The “blasting to Mars in 70 days” is just enthusiastic speculation; until an actual principle of operation is established and a workable model for real world applications is demonstrated, there is no way to predict whether or how capable a propulsion system it would be. It would be really cool if this were genuine, because even at a low but practical efficiency it would open up whole new opportunities in planetary exploration and resource exploitation, notwithstanding any “free energy” type applications which might arise from such a mechanism, but it is manifestly premature to even make any kind of prediction as to what might be possible if the anomalous thrust does turn out to be a real phenomenon.

Stranger

Ok, but let’s say you can build a drive like that that weighs 10kg. And it generates a constant thrust of a whole 10 micro-Newtons (10^-5 kg*m/s^2).

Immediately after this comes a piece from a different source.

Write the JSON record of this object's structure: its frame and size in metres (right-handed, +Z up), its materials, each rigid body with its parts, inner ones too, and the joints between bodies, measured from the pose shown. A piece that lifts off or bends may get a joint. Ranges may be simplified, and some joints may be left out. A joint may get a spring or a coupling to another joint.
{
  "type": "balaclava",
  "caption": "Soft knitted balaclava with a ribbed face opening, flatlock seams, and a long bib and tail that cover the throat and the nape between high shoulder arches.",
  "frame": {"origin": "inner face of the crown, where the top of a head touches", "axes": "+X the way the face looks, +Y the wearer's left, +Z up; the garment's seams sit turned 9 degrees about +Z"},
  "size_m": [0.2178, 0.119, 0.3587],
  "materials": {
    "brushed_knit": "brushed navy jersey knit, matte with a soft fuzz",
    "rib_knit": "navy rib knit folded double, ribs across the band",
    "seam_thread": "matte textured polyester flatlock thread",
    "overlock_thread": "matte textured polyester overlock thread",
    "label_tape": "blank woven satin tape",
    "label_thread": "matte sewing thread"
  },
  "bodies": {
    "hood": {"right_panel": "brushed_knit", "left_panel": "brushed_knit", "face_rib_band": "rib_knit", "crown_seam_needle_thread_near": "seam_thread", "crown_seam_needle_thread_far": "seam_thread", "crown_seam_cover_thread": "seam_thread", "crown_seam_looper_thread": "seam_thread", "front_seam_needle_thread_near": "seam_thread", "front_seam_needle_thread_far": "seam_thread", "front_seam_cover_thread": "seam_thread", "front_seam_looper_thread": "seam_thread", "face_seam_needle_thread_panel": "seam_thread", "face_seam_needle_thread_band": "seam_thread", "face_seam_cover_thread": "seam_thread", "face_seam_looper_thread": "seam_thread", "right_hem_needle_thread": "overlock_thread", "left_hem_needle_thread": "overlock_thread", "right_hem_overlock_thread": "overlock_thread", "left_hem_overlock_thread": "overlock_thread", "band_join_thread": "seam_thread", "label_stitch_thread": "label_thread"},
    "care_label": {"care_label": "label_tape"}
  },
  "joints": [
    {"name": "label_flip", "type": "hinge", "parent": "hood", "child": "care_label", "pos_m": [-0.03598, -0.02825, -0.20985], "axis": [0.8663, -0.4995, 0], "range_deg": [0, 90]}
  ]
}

So it can produce the acceleration of 10^-6 m/s^2. Constant acceleration.

Let’s say the distance to Jupiter is 610^11 m (that’s 600 million kilometers). From t=sqrt(2d/a) we get sqrt(1.210^18) seconds - or 34 years, roughly.

At 100 micro-Newtons, you’d get there in 10 years (at constant thrust. If you want to do anything other than zip by Jupiter, that will take quite a bit longer). And that’s just the drive itself getting there, not all the other stuff you’d want to send :slight_smile:

Really, unless this gets significantly higher than micro-Newtons kind of thrust, it will not have a practical use. May upend the physics, though, if it really violates the conservation of momentum (and not somehow transferring the momentum to the surrounding virtual foam somehow), and maybe something more practical can come out of the new physics once it is understood…

If this thing works at all, via anything except radiation pressure (which is understood but which would have a very hard time accounting for the purported effect), it’s going to revolutionize physics. That revolution, in turn, would be bound to lead to all sorts of practical effects. A practical spacecraft drive may or may not be among them, but there’d be bound to be something, and in fact a lot of something.